▶ [What is asked]:
Return all lines from the listing below in which the string "None" occurs.

▶ [Supplied data]:
·····

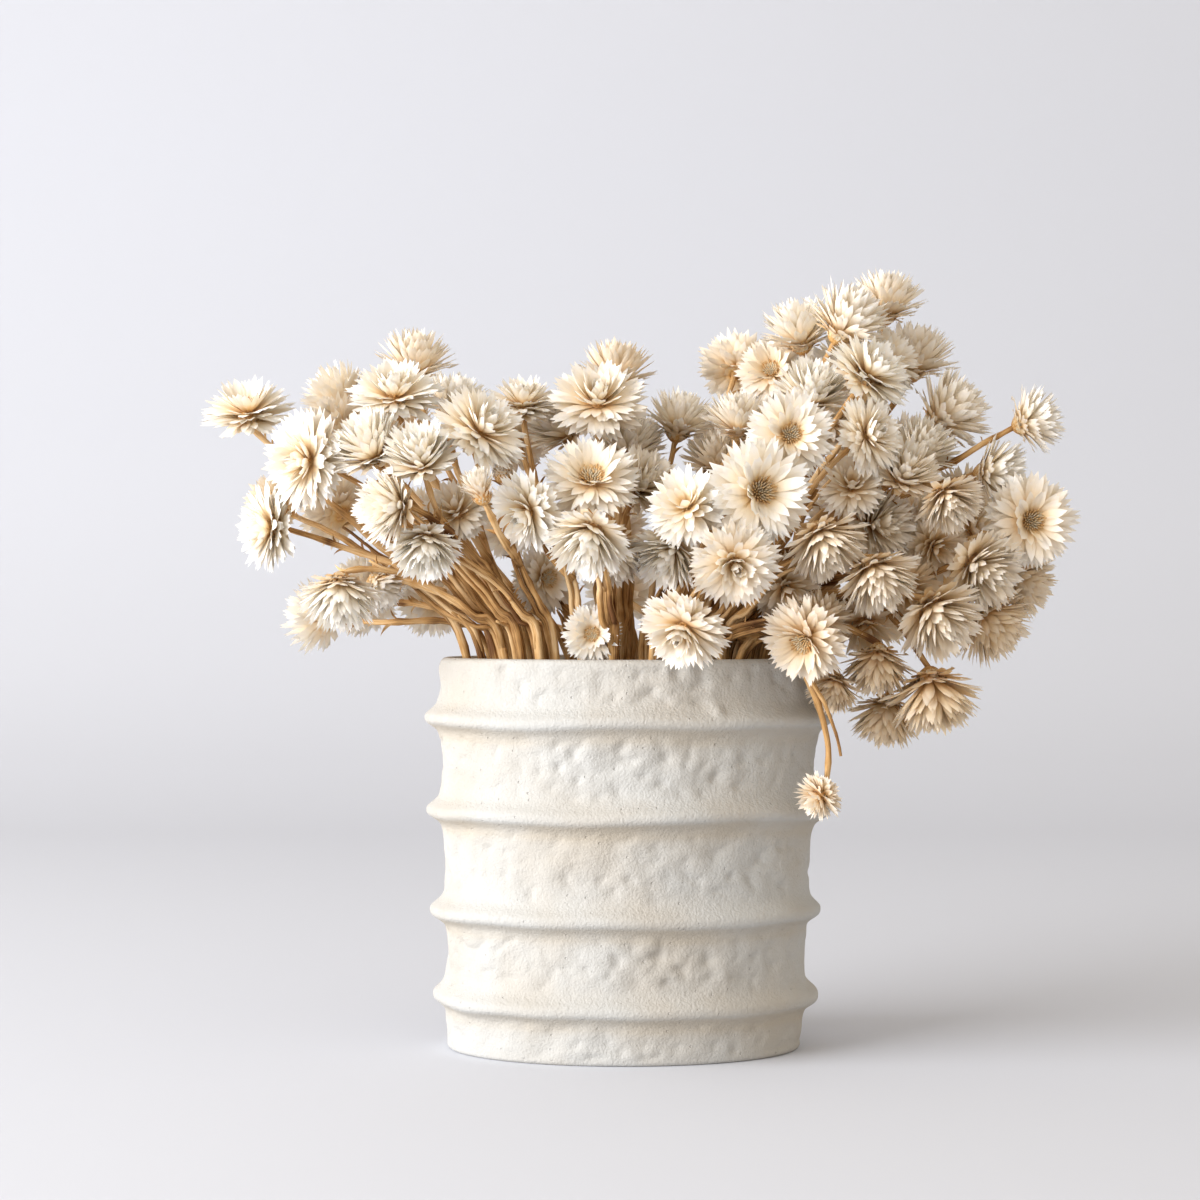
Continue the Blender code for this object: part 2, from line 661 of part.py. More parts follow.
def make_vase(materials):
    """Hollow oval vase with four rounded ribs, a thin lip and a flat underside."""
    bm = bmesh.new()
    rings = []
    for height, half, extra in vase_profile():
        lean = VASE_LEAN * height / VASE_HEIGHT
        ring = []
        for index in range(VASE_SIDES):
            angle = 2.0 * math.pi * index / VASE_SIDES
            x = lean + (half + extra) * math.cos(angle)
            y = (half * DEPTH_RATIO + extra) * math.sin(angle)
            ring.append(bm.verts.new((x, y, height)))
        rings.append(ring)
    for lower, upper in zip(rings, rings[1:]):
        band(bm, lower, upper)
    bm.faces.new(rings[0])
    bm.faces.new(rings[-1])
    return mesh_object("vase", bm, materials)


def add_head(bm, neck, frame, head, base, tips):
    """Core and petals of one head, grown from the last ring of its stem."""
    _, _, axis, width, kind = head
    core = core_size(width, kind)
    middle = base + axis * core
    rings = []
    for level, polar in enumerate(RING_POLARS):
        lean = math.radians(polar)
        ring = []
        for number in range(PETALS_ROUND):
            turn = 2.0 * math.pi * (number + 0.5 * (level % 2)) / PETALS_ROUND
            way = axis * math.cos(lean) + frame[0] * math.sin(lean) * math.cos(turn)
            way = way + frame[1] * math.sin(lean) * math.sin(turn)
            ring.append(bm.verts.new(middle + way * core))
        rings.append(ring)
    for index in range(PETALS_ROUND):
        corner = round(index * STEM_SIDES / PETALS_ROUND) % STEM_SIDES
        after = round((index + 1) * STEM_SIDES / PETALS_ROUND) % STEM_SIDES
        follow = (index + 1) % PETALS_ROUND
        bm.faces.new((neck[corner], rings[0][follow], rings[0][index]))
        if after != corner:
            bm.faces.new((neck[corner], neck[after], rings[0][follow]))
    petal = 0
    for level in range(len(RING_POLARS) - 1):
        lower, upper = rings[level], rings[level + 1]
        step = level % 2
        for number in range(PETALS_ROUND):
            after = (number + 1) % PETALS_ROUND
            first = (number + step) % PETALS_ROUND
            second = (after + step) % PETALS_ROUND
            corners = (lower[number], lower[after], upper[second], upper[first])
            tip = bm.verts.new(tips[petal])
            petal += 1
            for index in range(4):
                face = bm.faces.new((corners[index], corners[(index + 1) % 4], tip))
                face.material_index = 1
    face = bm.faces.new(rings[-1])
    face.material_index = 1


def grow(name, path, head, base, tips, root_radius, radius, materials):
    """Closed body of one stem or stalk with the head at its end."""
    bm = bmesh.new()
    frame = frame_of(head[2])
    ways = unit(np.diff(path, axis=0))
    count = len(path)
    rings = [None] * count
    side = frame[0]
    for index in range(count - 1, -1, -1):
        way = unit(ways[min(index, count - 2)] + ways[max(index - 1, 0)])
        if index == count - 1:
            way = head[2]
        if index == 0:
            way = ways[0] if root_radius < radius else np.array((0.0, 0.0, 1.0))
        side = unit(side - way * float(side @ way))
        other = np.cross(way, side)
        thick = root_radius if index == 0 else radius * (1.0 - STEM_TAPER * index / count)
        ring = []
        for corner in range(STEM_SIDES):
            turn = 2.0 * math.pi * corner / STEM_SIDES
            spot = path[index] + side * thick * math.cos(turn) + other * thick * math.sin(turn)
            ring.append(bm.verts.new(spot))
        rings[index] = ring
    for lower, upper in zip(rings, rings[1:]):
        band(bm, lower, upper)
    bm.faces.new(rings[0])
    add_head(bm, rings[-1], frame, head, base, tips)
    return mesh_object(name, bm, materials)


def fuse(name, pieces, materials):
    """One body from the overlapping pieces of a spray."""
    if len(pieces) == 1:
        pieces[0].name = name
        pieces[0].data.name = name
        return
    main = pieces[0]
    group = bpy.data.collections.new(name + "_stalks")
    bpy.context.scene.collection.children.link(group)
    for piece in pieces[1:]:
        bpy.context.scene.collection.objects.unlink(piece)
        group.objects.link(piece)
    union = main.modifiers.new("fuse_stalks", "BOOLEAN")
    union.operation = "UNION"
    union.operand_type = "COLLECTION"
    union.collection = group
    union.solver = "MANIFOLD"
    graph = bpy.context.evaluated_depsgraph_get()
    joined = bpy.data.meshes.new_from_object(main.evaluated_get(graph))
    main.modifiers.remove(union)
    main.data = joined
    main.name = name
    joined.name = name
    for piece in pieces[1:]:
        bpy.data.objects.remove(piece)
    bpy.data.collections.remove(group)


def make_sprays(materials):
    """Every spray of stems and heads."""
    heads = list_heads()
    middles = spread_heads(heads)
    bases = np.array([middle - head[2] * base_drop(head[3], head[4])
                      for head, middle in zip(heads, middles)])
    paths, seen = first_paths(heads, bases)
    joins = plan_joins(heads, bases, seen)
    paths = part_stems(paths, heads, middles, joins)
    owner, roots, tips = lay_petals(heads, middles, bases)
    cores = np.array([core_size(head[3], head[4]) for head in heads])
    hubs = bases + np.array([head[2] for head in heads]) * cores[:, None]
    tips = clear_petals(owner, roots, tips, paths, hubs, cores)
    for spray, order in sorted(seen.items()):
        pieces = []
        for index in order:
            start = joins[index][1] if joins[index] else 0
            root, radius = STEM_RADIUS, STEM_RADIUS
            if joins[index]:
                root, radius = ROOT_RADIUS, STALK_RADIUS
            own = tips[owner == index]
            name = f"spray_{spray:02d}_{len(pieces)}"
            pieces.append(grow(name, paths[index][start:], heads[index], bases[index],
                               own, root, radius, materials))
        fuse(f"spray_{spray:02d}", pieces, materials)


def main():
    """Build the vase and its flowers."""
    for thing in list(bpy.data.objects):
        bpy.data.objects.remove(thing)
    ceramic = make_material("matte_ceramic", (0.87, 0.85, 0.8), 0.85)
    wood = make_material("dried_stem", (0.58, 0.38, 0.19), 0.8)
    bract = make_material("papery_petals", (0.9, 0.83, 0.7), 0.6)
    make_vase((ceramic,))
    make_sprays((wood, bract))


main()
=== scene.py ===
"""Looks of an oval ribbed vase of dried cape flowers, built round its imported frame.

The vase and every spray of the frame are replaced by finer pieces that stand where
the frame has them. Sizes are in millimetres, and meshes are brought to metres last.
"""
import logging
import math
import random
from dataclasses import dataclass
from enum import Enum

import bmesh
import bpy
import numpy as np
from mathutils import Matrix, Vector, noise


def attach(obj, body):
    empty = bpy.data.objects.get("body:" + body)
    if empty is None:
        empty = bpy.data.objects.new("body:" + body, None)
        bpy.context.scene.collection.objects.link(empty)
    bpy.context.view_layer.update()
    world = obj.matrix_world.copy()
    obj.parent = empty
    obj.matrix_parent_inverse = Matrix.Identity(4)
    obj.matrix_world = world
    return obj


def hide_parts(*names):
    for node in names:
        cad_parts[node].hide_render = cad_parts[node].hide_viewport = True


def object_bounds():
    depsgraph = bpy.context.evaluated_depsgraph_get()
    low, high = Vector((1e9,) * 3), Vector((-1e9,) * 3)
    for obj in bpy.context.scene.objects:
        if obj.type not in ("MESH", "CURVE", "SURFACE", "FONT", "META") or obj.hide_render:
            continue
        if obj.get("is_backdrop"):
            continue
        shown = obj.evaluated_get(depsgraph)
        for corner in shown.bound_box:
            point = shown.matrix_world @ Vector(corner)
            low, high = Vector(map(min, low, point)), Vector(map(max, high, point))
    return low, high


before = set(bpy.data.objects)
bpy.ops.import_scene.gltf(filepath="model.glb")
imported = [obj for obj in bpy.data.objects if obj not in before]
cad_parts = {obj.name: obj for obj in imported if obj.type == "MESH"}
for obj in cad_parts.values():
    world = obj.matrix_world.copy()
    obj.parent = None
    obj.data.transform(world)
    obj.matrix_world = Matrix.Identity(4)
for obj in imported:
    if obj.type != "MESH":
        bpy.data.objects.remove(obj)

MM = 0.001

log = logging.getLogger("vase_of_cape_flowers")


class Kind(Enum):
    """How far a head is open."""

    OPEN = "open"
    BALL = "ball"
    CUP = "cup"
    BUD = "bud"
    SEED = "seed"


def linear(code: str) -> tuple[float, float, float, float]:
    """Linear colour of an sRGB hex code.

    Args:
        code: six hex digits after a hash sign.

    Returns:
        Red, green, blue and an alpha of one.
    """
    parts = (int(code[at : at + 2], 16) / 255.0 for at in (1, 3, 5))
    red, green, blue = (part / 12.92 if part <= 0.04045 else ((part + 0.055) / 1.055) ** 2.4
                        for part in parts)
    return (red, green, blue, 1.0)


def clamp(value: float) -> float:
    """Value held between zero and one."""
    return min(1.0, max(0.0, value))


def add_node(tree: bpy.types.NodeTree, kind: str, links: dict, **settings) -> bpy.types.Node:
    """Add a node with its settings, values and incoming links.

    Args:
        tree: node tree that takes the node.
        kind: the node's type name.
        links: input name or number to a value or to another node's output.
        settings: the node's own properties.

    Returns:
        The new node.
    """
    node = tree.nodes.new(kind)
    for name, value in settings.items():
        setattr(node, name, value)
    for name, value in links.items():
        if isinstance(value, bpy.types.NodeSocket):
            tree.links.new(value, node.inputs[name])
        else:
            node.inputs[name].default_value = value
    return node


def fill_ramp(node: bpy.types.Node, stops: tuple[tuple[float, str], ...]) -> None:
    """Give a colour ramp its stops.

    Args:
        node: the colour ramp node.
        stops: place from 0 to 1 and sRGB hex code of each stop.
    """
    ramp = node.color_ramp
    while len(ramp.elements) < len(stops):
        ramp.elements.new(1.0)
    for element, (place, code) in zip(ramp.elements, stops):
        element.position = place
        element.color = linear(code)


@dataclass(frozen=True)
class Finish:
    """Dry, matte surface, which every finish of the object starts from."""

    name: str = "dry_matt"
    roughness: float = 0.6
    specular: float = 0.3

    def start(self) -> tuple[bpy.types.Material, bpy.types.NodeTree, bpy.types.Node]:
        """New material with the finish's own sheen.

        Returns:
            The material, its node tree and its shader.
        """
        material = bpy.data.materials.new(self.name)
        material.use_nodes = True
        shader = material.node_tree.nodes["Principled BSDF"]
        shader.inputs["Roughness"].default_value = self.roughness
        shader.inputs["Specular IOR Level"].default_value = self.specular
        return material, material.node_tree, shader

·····

▶ [Result of this exercise]:
    rings = [None] * count
    hubs = bases + np.array([head[2] for head in heads]) * cores[:, None]
    if empty is None:
        empty = bpy.data.objects.new("body:" + body, None)
    obj.parent = None
def fill_ramp(node: bpy.types.Node, stops: tuple[tuple[float, str], ...]) -> None:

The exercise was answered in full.